-- Begin SUPPLIED INFORMATION --
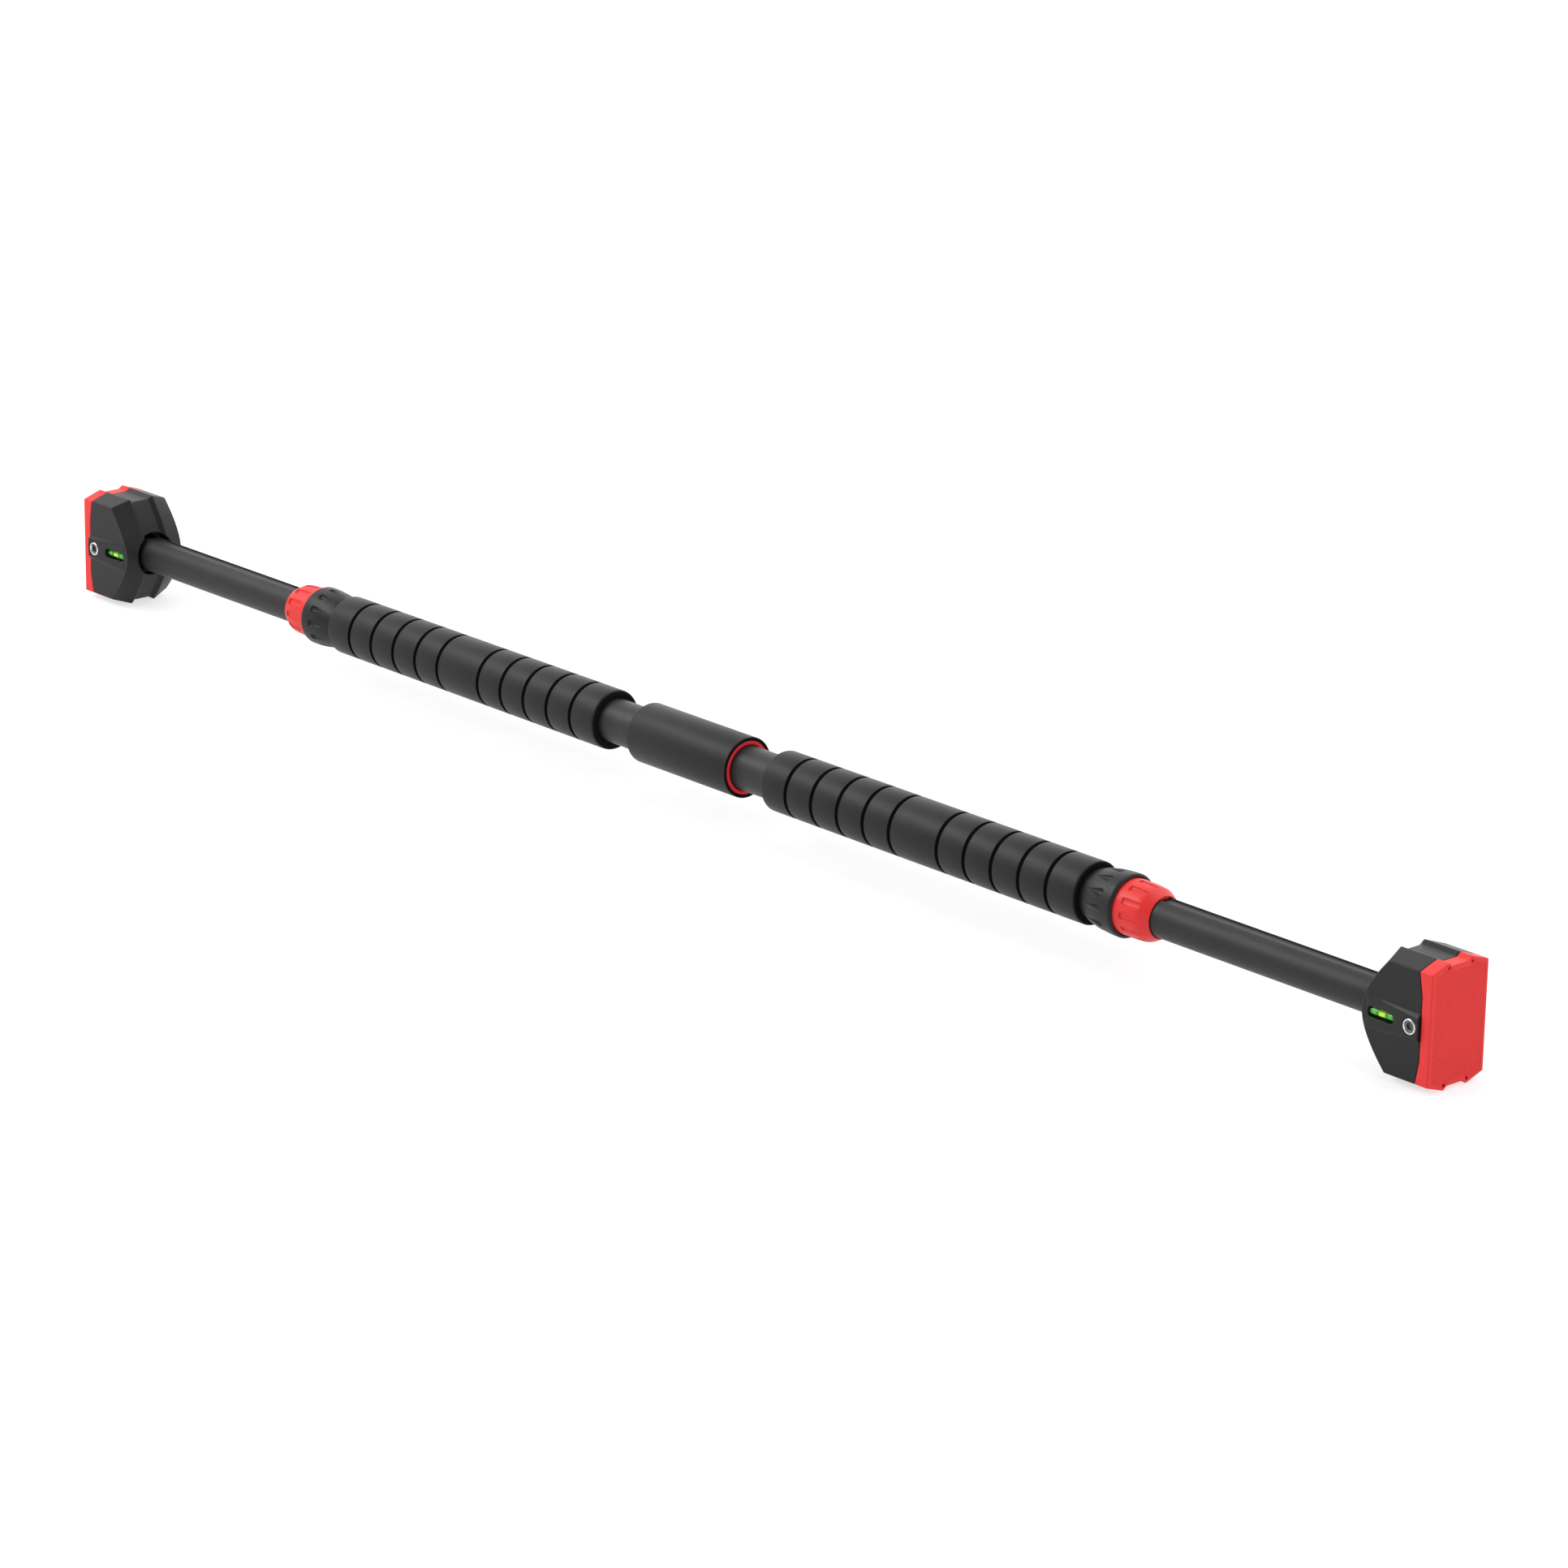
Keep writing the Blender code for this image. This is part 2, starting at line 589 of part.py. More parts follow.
def band_body(side, way):
    """Wedge-shaped raised band: low at the middle of the bar, proud at the pad."""
    low, base, crest = BAND_HEIGHTS
    root = HEAD_HALF_WIDTH - BAND_ROOT
    face = HEAD_HALF_WIDTH
    top = HEAD_HALF_WIDTH + BAND_RISE
    outer = PAD_DEPTH + GAP
    rings = []
    bm = bmesh.new()
    corners = [(outer, base), (BAND_INNER_DEPTH, low)]
    run_out, run_in = BAND_BEVEL
    crests = [(outer + run_out, crest), (BAND_INNER_DEPTH - run_in, low - run_in)]
    rises = [top, face + BAND_LOW]
    for ring, heights in ((corners, (root, root)), (corners, (face, face)), (crests, rises)):
        points = []
        for (depth, z), y in zip(ring, heights):
            points.append((-side * depth, way * y, z))
        for (depth, z), y in zip(ring[::-1], heights[::-1]):
            points.append((-side * depth, way * y, -z))
        rings.append([bm.verts.new(point) for point in points])
    join_rings(bm, rings, closed=False)
    settle_faces(bm)
    return bm


def window_cutter(name, side, parent):
    """Long round-ended pocket for the level vial."""
    bm = bmesh.new()
    straight = WINDOW_HALF - WINDOW_RADIUS
    rings = []
    for y in (VIAL_Y + VIAL_RADIUS + GAP, -HEAD_HALF_WIDTH * OVERCUT):
        ring = []
        for end in (1, -1):
            for i in range(WINDOW_STEPS + 1):
                turn = math.pi * i / WINDOW_STEPS - math.pi / 2
                x = end * (straight + WINDOW_RADIUS * math.cos(turn))
                z = end * WINDOW_RADIUS * math.sin(turn)
                ring.append(bm.verts.new((-side * VIAL_DEPTH + x, y, z)))
        rings.append(ring)
    join_rings(bm, rings, closed=False)
    return add_object("cut_window_" + name, bm, parent)


def shaft_cutter(name, side, parent):
    """Counterbore and bore for the inner tube."""
    deep = HEAD_PEAK_DEPTH * OVERCUT
    stations = [(deep, COUNTERBORE_RADIUS), (COUNTERBORE_DEPTH, COUNTERBORE_RADIUS),
                (COUNTERBORE_DEPTH, BORE_RADIUS), (PLATE[1] + GAP - MM, BORE_RADIUS)]
    bm = turned(stations, even_angles(COARSE), -side, closed=False)
    return add_object("cut_shaft_" + name, bm, parent)


def pocket_cutter(name, side, parent):
    """Hollows above and below the tube, open to the pad, and the seat of the thrust plate."""
    front = PAD_DEPTH - MM
    depths = sorted((-side * front, -side * POCKET_DEPTH))
    bm = box(depths, (-POCKET_Y, POCKET_Y), POCKET_Z)
    merge(bm, box(depths, (-POCKET_Y, POCKET_Y), (-POCKET_Z[1], -POCKET_Z[0])))
    seat = sorted((-side * front, -side * (PLATE[1] + GAP)))
    merge(bm, box(seat, (-PLATE_Y - GAP, PLATE_Y + GAP), (-PLATE_Z - GAP, PLATE_Z + GAP)))
    return add_object("cut_pockets_" + name, bm, parent)


def peg_body(side, place, radius, start, end):
    bm = bmesh.new()
    y, z = PEG_PLACES[place]
    turns = [2 * math.pi * i / PEG_SIDES for i in range(PEG_SIDES)]
    rings = [[bm.verts.new((-side * depth, y + radius * math.cos(t), z + radius * math.sin(t)))
              for t in turns] for depth in (start, end)]
    join_rings(bm, rings, closed=False)
    return bm


def peg_cutter(name, side, parent):
    bm = bmesh.new()
    for place in PEG_PLACES:
        merge(bm, peg_body(side, place, PEG_RADIUS + GAP, -MM, PEG[1] + GAP))
    return add_object("cut_pegs_" + name, bm, parent)


def make_housing(name, side, parent):
    obj = add_object("head_housing_" + name, head_body(side), parent, "black_plastic")
    for label, way in FACES.items():
        band = add_object("add_band_" + label + "_" + name, band_body(side, way), parent)
        boolean(obj, band, "UNION")
    boolean(obj, shaft_cutter(name, side, parent))
    boolean(obj, pocket_cutter(name, side, parent))
    boolean(obj, window_cutter(name, side, parent))
    bolt_holes(obj, name)
    boolean(obj, bpy.data.objects["cut_pegs_" + name])


def make_pad(name, side, parent):
    """Rubber pad: the head's outline in front, thicker along its top and bottom edges."""
    bm = bmesh.new()
    rings = []
    for y, height, _ in head_sections():
        upper = [(0.0, height), (PAD_EDGE_DEPTH, height), (PAD_DEPTH, PAD_FLAT)]
        lower = [(depth, -z) for depth, z in upper[::-1]]
        rings.append([bm.verts.new((-side * depth, y, z)) for depth, z in upper + lower])
    join_rings(bm, rings, closed=False)
    settle_faces(bm)
    obj = add_object("pad_" + name, bm, parent, "red_rubber")
    boolean(obj, bpy.data.objects["cut_pegs_" + name])


def make_vial(name, side, parent):
    centre = -side * VIAL_DEPTH
    turns = even_angles(SMALL)

    def along(stations, closed):
        bm = turned(stations, turns, 1, closed)
        for vert in bm.verts:
            vert.co.x += centre
            vert.co.y += VIAL_Y
        return bm

    wall = VIAL_RADIUS - VIAL_BORE
    glass = [(-VIAL_HALF, VIAL_DOME * VIAL_RADIUS), (-VIAL_HALF + MM, VIAL_RADIUS),
             (VIAL_HALF, VIAL_RADIUS), (VIAL_HALF, VIAL_BORE), (wall + MM - VIAL_HALF, VIAL_BORE)]
    add_object("vial_glass_" + name, along(glass, closed=False), parent, "clear_plastic")
    plug = VIAL_HALF - VIAL_CAP
    radius = VIAL_BORE - GAP
    cap = [(plug, radius), (VIAL_HALF, radius)]
    add_object("vial_cap_" + name, along(cap, closed=False), parent, "green_liquid")
    liquid = [(wall + MM + GAP - VIAL_HALF, radius), (plug - GAP, radius)]
    add_object("vial_liquid_" + name, along(liquid, closed=False), parent, "green_liquid")


def make_end(name, side, parent):
    bolt_cutter(name, side, parent)
    peg_cutter(name, side, parent)
    make_inner_tube(name, side, parent)
    make_housing(name, side, parent)
    make_pad(name, side, parent)
    depths = sorted((-side * PLATE[0], -side * PLATE[1]))
    plate = box(depths, (-PLATE_Y, PLATE_Y), (-PLATE_Z, PLATE_Z))
    add_object("thrust_plate_" + name, plate, parent, "dark_steel")
    for place in PEG_PLACES:
        peg = peg_body(side, place, PEG_RADIUS, *PEG)
        add_object("pad_peg_" + place + "_" + name, peg, parent, "dark_steel")
    make_bolt(name, side, parent)
    make_vial(name, side, parent)


def main():
    clear_scene()
    middle = add_empty("main_axis", MAIN_SHIFT)
    make_main_body(middle)
    for name, side in SIDES.items():
        guide = add_empty("guide_axis_" + name, 0.0, middle)
        make_guide_bush(name, side, guide)
        make_lock_ring(name, side, add_empty("lock_axis_" + name, 0.0, guide))
        end = add_empty("end_axis_" + name, side * HALF_LENGTH - MAIN_SHIFT, guide)
        make_end(name, side, end)


main()
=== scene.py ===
"""Looks of the telescoping doorway pull-up bar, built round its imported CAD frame.

Lengths in the dimension block are millimetres.  "Reach" is a distance from the middle of the
main tube, and "depth" is a distance from a pad's outer face towards the middle of the bar.
"""
import math

import bmesh
import bpy
import numpy as np
from mathutils import Matrix, Vector


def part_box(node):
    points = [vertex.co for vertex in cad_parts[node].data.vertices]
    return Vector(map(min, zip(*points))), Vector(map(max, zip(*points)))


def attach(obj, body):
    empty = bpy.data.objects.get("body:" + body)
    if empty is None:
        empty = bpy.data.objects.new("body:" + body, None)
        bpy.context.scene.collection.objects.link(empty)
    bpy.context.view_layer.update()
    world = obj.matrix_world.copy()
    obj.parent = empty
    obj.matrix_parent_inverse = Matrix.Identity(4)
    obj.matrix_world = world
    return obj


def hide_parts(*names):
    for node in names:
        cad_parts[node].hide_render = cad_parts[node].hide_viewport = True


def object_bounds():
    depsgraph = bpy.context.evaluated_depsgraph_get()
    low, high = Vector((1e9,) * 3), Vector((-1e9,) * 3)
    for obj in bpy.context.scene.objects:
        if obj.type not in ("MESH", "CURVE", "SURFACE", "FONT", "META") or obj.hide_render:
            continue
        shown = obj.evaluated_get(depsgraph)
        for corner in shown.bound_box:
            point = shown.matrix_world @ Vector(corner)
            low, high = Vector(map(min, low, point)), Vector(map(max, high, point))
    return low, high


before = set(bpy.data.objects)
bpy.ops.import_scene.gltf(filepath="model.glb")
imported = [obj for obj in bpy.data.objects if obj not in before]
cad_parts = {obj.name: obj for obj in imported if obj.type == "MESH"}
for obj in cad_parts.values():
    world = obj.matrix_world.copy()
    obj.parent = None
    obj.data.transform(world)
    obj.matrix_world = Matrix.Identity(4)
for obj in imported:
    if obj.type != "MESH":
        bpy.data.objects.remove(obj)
CAD_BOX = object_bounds()
MM = 0.001
SIDES = {"left": -1, "right": 1}


def centre_x(node):
    low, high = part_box(node)
    return (low[0] + high[0]) / 2


MIDDLE = centre_x("main_tube") / MM
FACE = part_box("pad_right")[1][0] / MM

# ---- camera ----
AZIMUTH, ELEVATION, ROLL = 47.95, 17.99, 0.93
TARGET = Vector((0.0845, 0.0, -0.0023))
DISTANCE = 4.050
LENS = 135.3

# ---- light ----
ROOM_FAR, ROOM_NEAR = 1.8, 0.25         # strength of the room behind the bar and behind the camera
FLOOR_GLOW = 0.68

# ---- dimensions of the main tube's pieces, mm ----
GAP = 0.3
MAIN_RADIUS, MAIN_BORE, MAIN_HALF = 16.0, 14.5, 412.0
GRIP_RADIUS, GRIP_START, GRIP_END = 21.8, 89.0, 395.2
GRIP_SOCKET = 17.6                      # bore of the grip's end, which overlaps the collar
GROOVE_PITCH, GROOVE_HALF, GROOVE_DEPTH = 25.94, 1.55, 1.9
GROOVES = 5                             # in each of the two groups on a grip
SLEEVE_HALF, SLEEVE_SPLIT = 52.2, 19.5
RECESSES = 12
PITCH = 360.0 / RECESSES

COLLAR_START, COLLAR_END = 380.0, 428.6
COLLAR_NECK, COLLAR_RADIUS = 17.3, 21.9
COLLAR_CURVE = ((396.0, COLLAR_NECK), (398.5, 18.0), (401.0, 18.8), (404.0, 19.55), (407.0, 20.2),
                (410.5, 20.85), (414.0, 21.3), (420.0, 21.72), (426.0, COLLAR_RADIUS),
                (430.0, COLLAR_RADIUS))
COLLAR_BAND = (400.0, 421.5)            # reaches between which the drops lie
DROP_TIP, DROP_END, DROP_HALF = 401.6, 419.6, 2.7
DROP_DEPTH, DROP_GAIN = 0.25, 1.2       # depth at the tip, and what it gains along the drop
COLLAR_BORE, COLLAR_MOUTH = 16.3, 19.7  # round the main tube, and where the ring slides in
COLLAR_TOOTH, COLLAR_TEETH = 17.4, (414.8, 419.0)
COLLAR_TOOTH_TURN = (0.25, 12.75)       # degrees in each pitch between which a tooth stands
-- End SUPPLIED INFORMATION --
--- DIRECTIONS ---
Quote word for word every line from the one that has "Vector(map(max, high, point))" through the one that has "LENS = 135.3".

--- RESULT OF THIS TASK ---
            low, high = Vector(map(min, low, point)), Vector(map(max, high, point))
    return low, high


before = set(bpy.data.objects)
bpy.ops.import_scene.gltf(filepath="model.glb")
imported = [obj for obj in bpy.data.objects if obj not in before]
cad_parts = {obj.name: obj for obj in imported if obj.type == "MESH"}
for obj in cad_parts.values():
    world = obj.matrix_world.copy()
    obj.parent = None
    obj.data.transform(world)
    obj.matrix_world = Matrix.Identity(4)
for obj in imported:
    if obj.type != "MESH":
        bpy.data.objects.remove(obj)
CAD_BOX = object_bounds()
MM = 0.001
SIDES = {"left": -1, "right": 1}


def centre_x(node):
    low, high = part_box(node)
    return (low[0] + high[0]) / 2


MIDDLE = centre_x("main_tube") / MM
FACE = part_box("pad_right")[1][0] / MM

# ---- camera ----
AZIMUTH, ELEVATION, ROLL = 47.95, 17.99, 0.93
TARGET = Vector((0.0845, 0.0, -0.0023))
DISTANCE = 4.050
LENS = 135.3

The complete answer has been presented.